Opinion
September 20, 1976
In a paternity proceeding, the appeal is from an order of the Family Court, Dutchess County, dated March 5, 1973, which, after a hearing, inter alia, adjudicated appellant to be the father of a female child born to petitioner. Order affirmed, without costs or disbursements. Petitioner and appellant appeared at the hearing on March 5, 1973 without attorneys; petitioner's attorney was ill and appellant insisted that he wished to proceed without an attorney to avoid legal expense and further delay. The Family Court read the petition to appellant, advised him of his rights and asked what he wished to do. Appellant promptly admitted that he was the father of the child and stated that he wished no adjournment and that he wanted the matter to be heard "now". The Family Court proceeded to examine petitioner under oath to ascertain whether her petition — a mere pleading — was supported by evidence which was "entirely satisfactory" (cf.
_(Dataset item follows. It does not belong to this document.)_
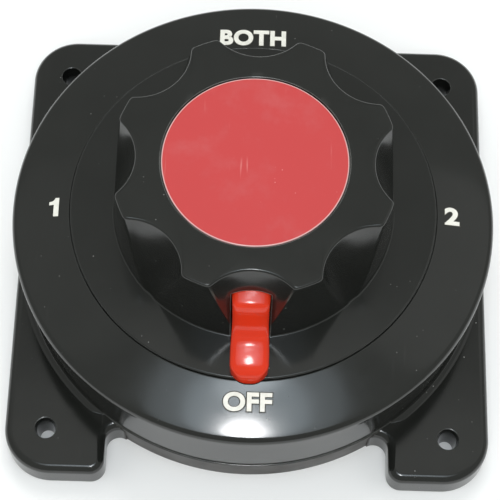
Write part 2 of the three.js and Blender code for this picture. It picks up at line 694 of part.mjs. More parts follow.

Matter of Bohr v Jones, 24 A.D.2d 864) and "clear and convincing" (see Matter of Irma N. v Carlos A.F., 46 A.D.2d 893). The Family Court properly declined, under the circumstances of this case, to rely upon appellant's admission that he was the father (see Matter of Howard v Robinson, 32 A.D.2d 837), and proceeded to ascertain whether his admission was voluntarily and intelligently made. It is highly tortured and without basis in fact or in law to argue that, by this conduct, the Family Court unlawfully permitted petitioner (while represented by an absent attorney) to conduct her own case (see CPLR 321), that it unlawfully conducted the case for her, as her attorney, and that it otherwise injected itself into and dominated the hearing. The hearing was conducted in a fair and impartial manner and the rights of appellant were protected throughout. Gulotta, P.J., Hopkins, Latham, Cohalan and Hawkins, JJ., concur.